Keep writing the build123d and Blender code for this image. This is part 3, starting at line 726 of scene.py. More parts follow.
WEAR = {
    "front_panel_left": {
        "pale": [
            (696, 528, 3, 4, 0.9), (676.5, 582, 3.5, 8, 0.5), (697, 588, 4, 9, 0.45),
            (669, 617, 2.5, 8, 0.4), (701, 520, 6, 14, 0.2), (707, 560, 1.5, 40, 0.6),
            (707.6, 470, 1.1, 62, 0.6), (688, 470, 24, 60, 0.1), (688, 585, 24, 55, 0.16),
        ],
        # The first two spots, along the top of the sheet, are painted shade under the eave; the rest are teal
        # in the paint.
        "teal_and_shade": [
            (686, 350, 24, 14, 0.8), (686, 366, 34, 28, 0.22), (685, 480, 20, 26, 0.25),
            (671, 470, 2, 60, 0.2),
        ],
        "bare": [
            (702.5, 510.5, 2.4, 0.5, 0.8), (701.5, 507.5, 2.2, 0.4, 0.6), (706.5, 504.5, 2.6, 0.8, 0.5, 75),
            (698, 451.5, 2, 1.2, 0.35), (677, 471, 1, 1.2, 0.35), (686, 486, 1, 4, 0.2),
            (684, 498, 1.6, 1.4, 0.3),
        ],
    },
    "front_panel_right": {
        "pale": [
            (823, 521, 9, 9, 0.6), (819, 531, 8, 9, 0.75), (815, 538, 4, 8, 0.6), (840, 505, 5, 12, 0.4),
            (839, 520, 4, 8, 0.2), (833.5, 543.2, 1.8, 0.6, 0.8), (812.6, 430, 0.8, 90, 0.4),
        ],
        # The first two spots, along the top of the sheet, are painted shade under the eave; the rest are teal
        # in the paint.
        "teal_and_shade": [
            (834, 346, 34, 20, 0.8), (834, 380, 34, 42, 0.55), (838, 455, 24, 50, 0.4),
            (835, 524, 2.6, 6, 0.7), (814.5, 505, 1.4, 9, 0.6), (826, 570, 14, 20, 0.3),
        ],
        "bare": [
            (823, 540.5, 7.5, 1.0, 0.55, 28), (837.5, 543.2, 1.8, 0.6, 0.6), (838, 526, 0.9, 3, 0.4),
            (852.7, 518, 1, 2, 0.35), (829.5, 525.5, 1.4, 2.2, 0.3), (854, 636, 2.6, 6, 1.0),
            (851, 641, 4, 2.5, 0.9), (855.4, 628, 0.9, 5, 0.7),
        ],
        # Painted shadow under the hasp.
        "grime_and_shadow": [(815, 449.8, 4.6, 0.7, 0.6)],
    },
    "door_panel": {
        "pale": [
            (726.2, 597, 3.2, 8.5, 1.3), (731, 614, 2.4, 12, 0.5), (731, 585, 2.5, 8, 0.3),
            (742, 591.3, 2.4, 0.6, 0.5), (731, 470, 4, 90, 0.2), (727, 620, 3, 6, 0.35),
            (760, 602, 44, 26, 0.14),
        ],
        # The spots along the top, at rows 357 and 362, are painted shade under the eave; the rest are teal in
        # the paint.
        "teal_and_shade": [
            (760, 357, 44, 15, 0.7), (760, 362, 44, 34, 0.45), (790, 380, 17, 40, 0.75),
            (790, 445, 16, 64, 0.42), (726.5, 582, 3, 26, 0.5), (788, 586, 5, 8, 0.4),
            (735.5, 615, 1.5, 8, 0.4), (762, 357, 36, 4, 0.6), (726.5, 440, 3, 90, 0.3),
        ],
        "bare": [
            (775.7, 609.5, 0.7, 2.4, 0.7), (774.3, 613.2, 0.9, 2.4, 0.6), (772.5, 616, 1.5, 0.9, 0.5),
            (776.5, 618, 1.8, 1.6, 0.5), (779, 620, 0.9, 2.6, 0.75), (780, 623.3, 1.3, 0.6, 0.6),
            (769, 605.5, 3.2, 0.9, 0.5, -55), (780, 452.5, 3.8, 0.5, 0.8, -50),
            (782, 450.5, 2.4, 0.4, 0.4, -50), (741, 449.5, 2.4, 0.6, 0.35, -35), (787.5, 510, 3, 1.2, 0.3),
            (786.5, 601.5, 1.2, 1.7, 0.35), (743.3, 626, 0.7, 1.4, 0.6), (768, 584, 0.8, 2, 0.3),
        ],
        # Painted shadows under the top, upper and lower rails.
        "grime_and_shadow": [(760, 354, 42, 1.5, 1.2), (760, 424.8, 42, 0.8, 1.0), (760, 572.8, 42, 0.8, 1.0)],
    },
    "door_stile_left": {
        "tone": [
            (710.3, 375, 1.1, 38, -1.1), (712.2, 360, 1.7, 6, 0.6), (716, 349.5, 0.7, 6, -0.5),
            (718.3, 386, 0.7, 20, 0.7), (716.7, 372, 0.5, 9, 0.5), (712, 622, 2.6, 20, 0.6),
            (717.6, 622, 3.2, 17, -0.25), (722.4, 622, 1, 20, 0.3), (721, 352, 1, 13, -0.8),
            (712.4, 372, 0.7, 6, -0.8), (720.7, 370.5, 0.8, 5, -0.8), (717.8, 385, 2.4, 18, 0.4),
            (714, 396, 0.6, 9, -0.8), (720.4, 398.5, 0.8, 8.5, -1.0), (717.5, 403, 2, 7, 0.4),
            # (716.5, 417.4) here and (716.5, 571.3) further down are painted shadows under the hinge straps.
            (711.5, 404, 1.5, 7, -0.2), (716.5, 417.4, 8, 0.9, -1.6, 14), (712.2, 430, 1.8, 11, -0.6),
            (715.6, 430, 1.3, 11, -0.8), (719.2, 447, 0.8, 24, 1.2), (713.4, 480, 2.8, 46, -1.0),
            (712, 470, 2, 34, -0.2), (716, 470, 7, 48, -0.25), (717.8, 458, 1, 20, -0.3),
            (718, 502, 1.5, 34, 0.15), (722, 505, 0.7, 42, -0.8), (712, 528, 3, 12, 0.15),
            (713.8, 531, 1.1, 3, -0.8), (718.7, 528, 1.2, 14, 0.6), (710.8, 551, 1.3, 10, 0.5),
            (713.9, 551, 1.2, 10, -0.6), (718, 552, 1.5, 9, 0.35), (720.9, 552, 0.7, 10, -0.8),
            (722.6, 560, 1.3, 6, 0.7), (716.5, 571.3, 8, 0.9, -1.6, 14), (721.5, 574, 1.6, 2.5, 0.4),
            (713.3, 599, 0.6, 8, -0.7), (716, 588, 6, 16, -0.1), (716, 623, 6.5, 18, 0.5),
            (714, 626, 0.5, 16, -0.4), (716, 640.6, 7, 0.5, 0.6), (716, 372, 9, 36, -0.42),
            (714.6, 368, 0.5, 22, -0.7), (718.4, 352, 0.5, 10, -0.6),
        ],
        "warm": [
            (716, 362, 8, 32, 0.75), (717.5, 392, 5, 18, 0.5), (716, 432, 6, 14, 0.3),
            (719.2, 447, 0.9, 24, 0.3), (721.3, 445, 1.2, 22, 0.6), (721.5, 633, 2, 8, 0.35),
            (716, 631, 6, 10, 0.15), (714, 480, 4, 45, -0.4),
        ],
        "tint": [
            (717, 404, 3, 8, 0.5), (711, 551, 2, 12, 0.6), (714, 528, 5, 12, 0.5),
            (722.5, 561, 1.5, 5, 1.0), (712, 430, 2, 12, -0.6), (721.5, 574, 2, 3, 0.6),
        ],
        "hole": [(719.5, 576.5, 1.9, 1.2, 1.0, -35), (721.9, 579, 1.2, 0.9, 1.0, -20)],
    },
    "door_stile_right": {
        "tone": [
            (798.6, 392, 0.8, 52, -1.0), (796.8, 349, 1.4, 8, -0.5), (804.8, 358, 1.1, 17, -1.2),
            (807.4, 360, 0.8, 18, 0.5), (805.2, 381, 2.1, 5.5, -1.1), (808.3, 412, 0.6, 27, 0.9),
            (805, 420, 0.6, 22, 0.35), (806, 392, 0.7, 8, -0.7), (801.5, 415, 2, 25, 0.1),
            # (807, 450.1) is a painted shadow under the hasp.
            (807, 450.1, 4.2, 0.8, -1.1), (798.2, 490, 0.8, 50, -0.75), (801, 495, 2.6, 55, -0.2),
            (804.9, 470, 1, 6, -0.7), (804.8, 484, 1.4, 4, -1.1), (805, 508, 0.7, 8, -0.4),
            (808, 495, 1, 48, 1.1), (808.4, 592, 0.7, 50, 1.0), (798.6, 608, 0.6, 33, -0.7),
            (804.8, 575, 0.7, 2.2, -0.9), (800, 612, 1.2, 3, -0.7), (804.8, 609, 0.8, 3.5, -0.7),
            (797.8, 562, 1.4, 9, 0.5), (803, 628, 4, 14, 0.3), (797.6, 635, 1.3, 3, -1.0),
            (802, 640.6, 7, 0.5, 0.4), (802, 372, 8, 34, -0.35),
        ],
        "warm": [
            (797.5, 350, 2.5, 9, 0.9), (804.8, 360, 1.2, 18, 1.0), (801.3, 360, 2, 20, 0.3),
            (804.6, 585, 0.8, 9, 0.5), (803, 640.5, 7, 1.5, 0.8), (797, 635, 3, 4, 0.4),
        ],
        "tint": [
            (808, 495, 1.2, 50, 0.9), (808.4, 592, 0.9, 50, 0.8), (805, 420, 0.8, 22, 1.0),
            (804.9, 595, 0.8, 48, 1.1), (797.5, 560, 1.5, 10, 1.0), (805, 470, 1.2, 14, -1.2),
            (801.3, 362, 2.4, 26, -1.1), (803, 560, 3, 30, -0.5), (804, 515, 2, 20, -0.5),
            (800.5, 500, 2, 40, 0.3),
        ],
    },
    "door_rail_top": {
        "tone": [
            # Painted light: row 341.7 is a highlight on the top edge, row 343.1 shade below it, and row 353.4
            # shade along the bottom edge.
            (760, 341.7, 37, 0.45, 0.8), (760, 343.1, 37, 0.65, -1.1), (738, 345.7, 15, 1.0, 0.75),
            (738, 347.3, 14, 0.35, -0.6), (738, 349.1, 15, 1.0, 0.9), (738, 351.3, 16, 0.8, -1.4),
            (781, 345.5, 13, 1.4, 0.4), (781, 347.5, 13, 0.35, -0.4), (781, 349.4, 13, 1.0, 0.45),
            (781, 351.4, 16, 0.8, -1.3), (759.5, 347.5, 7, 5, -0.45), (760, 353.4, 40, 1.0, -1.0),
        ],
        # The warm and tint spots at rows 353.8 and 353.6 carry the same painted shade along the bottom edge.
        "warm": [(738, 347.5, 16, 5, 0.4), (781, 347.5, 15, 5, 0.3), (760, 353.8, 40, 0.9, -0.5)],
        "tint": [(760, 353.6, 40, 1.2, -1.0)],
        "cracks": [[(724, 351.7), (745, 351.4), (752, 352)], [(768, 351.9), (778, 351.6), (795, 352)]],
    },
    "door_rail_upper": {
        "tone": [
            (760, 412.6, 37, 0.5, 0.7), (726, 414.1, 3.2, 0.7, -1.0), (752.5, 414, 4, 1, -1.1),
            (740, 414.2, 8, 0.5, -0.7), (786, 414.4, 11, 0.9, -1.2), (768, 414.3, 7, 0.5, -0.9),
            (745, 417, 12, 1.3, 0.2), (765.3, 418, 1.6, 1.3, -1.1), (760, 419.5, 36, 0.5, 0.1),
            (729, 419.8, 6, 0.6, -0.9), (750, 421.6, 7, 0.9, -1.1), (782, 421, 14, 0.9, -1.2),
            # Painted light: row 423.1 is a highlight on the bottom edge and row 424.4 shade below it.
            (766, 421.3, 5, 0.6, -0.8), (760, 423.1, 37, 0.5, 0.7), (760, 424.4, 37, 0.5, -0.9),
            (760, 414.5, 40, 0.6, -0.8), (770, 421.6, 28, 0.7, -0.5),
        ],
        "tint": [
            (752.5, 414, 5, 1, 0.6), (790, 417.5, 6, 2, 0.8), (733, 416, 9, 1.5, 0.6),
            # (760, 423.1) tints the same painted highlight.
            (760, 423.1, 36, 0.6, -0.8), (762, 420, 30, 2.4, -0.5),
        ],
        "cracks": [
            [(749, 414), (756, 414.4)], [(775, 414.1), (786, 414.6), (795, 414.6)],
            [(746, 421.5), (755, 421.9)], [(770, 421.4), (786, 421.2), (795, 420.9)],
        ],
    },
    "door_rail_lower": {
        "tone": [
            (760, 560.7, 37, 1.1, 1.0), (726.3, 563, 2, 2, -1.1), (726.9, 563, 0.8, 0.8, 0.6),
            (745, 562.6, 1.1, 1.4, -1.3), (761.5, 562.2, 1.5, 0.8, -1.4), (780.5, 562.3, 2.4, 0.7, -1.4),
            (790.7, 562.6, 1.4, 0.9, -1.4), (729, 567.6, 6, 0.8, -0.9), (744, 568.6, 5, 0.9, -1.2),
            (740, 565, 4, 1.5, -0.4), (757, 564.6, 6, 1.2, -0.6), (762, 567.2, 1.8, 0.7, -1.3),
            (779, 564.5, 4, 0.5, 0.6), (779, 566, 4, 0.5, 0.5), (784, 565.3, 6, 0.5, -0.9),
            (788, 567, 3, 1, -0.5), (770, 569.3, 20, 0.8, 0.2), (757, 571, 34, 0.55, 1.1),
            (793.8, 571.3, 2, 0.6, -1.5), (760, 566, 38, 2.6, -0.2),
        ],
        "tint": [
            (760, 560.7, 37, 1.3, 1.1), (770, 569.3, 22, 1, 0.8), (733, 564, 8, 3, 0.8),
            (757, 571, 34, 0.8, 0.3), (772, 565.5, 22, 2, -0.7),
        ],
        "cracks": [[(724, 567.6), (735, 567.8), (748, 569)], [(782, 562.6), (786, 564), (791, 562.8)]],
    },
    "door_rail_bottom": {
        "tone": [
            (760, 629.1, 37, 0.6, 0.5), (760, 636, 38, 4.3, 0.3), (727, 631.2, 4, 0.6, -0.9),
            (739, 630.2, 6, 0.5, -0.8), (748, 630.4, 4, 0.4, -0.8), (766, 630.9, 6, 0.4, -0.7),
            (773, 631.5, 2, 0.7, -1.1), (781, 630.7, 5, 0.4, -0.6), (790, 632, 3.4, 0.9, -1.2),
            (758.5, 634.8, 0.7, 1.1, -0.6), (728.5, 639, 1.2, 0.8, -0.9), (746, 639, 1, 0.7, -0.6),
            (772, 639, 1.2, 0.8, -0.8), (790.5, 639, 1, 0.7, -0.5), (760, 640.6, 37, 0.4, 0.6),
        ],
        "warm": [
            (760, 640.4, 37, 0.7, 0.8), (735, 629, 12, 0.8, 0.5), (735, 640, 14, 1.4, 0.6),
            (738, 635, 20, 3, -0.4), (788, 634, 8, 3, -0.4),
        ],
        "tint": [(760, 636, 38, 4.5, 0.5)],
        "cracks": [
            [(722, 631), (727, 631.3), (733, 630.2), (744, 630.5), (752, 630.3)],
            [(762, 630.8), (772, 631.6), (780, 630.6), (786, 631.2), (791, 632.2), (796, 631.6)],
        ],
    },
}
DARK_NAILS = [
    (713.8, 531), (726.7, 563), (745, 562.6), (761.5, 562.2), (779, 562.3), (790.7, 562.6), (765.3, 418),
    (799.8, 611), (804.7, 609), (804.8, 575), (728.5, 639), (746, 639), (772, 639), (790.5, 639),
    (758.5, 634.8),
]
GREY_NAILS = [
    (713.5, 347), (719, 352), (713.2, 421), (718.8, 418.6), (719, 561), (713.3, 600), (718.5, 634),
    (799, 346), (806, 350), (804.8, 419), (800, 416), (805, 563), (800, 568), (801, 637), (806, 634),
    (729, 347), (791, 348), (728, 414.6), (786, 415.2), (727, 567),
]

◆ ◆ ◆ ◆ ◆

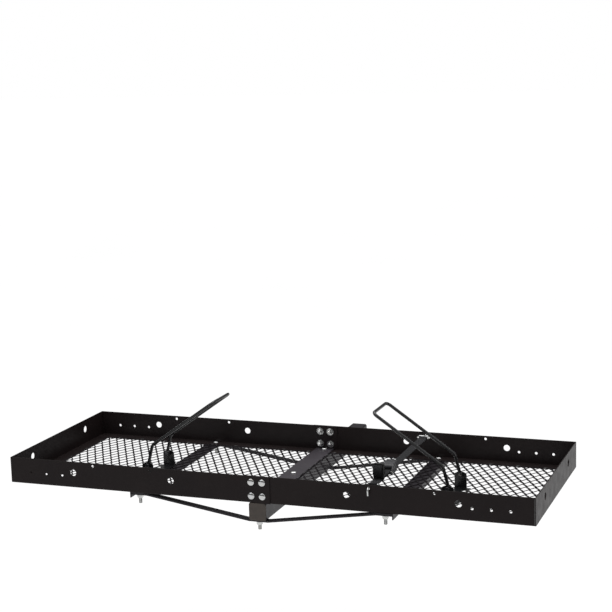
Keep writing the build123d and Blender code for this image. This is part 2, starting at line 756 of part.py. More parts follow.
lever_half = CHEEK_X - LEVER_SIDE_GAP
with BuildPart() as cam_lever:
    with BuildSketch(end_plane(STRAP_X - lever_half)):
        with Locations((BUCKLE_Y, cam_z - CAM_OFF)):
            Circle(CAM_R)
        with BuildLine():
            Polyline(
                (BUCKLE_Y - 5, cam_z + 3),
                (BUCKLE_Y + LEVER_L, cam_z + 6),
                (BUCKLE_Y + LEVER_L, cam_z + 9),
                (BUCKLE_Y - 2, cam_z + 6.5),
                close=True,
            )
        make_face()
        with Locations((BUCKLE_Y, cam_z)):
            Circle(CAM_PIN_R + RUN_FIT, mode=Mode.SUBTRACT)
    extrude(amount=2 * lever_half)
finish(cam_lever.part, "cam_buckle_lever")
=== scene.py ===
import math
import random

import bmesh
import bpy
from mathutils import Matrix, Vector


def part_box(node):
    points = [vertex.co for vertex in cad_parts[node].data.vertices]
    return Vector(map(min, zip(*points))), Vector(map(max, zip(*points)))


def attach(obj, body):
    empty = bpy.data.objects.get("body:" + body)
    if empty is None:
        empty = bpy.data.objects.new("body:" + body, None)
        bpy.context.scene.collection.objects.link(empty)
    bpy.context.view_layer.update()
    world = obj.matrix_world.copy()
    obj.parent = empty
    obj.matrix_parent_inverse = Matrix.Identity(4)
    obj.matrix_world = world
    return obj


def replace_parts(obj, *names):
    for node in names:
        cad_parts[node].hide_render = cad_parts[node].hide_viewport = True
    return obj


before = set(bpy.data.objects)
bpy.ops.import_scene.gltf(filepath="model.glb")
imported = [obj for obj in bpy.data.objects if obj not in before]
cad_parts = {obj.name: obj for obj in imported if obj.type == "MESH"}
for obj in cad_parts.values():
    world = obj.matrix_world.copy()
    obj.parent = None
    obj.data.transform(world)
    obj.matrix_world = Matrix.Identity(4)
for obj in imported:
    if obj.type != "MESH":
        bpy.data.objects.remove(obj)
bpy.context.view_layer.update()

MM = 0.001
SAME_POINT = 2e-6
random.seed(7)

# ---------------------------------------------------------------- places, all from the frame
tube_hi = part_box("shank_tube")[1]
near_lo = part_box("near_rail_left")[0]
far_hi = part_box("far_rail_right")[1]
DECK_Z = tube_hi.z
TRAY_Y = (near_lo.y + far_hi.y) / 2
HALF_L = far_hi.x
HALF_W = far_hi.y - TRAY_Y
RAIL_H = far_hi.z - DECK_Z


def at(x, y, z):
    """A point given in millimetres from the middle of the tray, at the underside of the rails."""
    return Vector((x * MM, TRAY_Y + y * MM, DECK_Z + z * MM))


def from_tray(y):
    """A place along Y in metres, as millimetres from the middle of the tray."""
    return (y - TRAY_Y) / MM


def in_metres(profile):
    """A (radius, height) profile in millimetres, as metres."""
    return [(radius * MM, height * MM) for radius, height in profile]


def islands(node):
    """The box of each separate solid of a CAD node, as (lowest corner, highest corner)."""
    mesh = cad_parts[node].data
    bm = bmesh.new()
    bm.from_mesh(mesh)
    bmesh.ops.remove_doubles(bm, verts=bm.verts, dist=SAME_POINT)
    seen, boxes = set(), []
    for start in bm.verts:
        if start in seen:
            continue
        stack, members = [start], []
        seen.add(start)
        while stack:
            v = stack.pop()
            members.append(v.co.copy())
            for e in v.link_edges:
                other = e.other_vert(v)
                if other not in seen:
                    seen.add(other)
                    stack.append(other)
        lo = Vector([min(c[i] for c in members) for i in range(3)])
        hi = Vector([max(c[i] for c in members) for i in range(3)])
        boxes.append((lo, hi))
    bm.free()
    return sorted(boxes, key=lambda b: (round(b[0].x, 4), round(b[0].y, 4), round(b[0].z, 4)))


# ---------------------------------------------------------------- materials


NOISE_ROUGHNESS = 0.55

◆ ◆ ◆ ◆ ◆

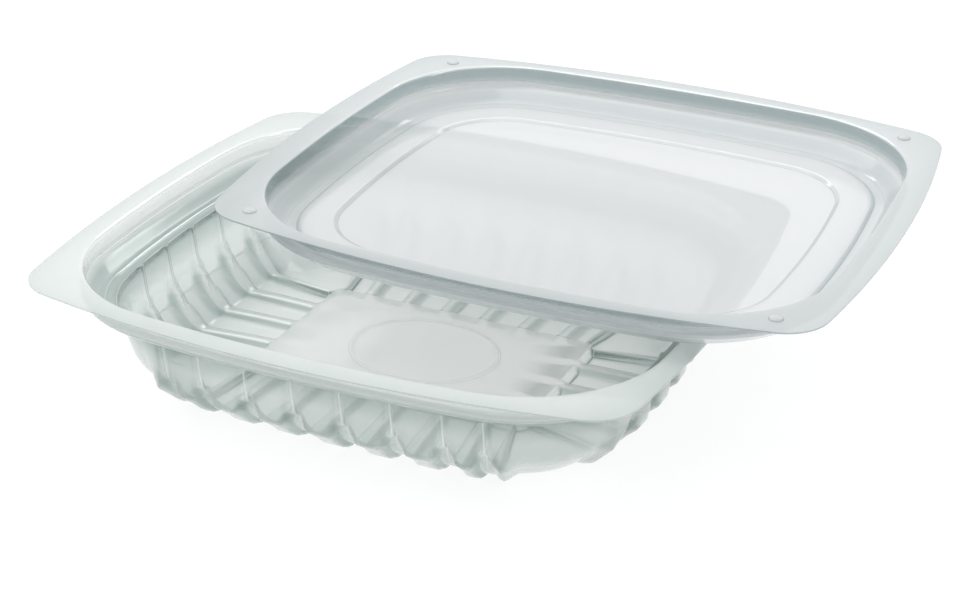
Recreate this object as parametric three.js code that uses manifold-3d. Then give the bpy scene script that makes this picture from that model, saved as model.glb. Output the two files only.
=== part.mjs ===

◆ ◆ ◆ ◆ ◆

_Problem_
Every line that holds the word "True" should be extracted.

_Solved problem_
                close=True,
        cad_parts[node].hide_render = cad_parts[node].hide_viewport = True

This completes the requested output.